### Provided data
########

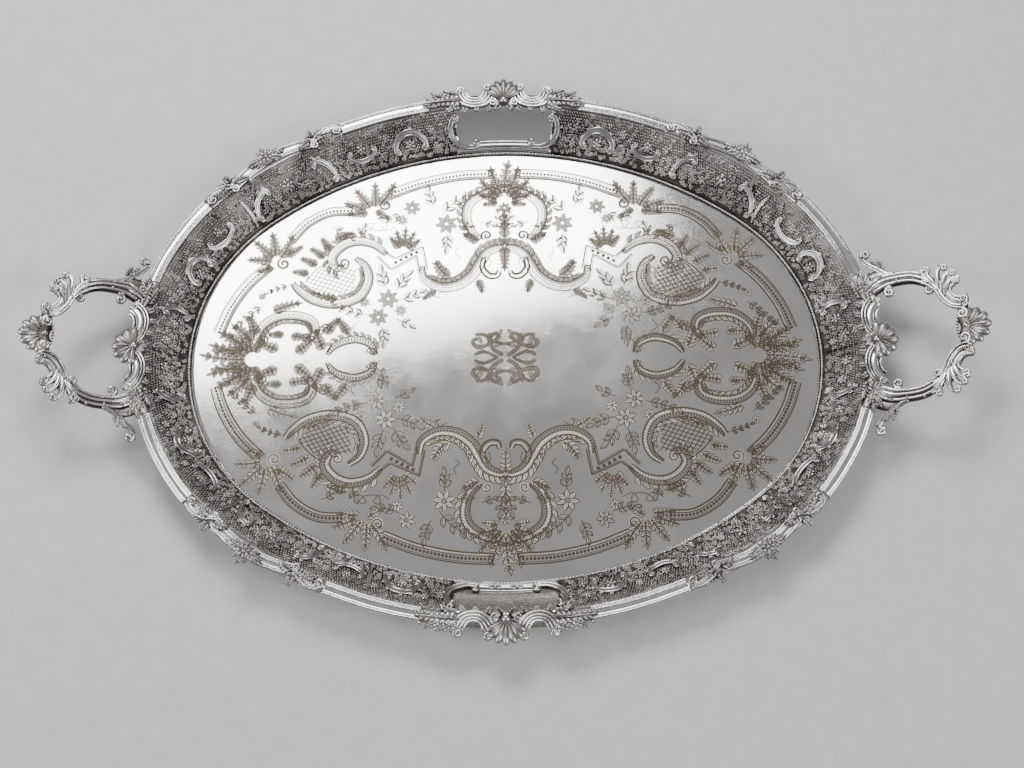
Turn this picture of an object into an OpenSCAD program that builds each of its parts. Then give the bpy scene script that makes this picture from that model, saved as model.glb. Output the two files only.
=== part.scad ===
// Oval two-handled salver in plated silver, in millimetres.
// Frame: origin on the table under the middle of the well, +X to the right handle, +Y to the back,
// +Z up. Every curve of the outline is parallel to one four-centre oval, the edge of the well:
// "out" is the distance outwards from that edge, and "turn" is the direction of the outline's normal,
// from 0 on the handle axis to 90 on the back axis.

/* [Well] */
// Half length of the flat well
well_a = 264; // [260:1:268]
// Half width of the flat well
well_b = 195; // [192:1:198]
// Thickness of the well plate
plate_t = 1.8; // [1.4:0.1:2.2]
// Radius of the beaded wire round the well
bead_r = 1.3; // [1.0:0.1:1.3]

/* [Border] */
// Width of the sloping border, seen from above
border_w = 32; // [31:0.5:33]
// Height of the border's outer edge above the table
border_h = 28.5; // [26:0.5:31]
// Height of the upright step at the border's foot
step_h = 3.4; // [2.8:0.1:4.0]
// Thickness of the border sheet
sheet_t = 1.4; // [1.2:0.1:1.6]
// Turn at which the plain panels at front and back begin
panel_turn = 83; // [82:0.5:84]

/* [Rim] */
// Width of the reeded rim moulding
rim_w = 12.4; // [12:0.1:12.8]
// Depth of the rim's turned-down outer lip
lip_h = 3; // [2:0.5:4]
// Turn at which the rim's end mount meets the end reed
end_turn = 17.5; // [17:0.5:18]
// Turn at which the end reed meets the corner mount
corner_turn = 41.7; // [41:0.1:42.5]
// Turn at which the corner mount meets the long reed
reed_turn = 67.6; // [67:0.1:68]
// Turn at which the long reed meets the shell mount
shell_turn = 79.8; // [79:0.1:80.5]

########

Search the preceding listing for "from" and extract every line where it is found.

Turn this picture of an object into an OpenSCAD program that builds each of its parts. Then give the bpy scene script that makes this picture from that model, saved as model.glb. Output the two files only.
// "out" is the distance outwards from that edge, and "turn" is the direction of the outline's normal,
// from 0 on the handle axis to 90 on the back axis.
// Width of the sloping border, seen from above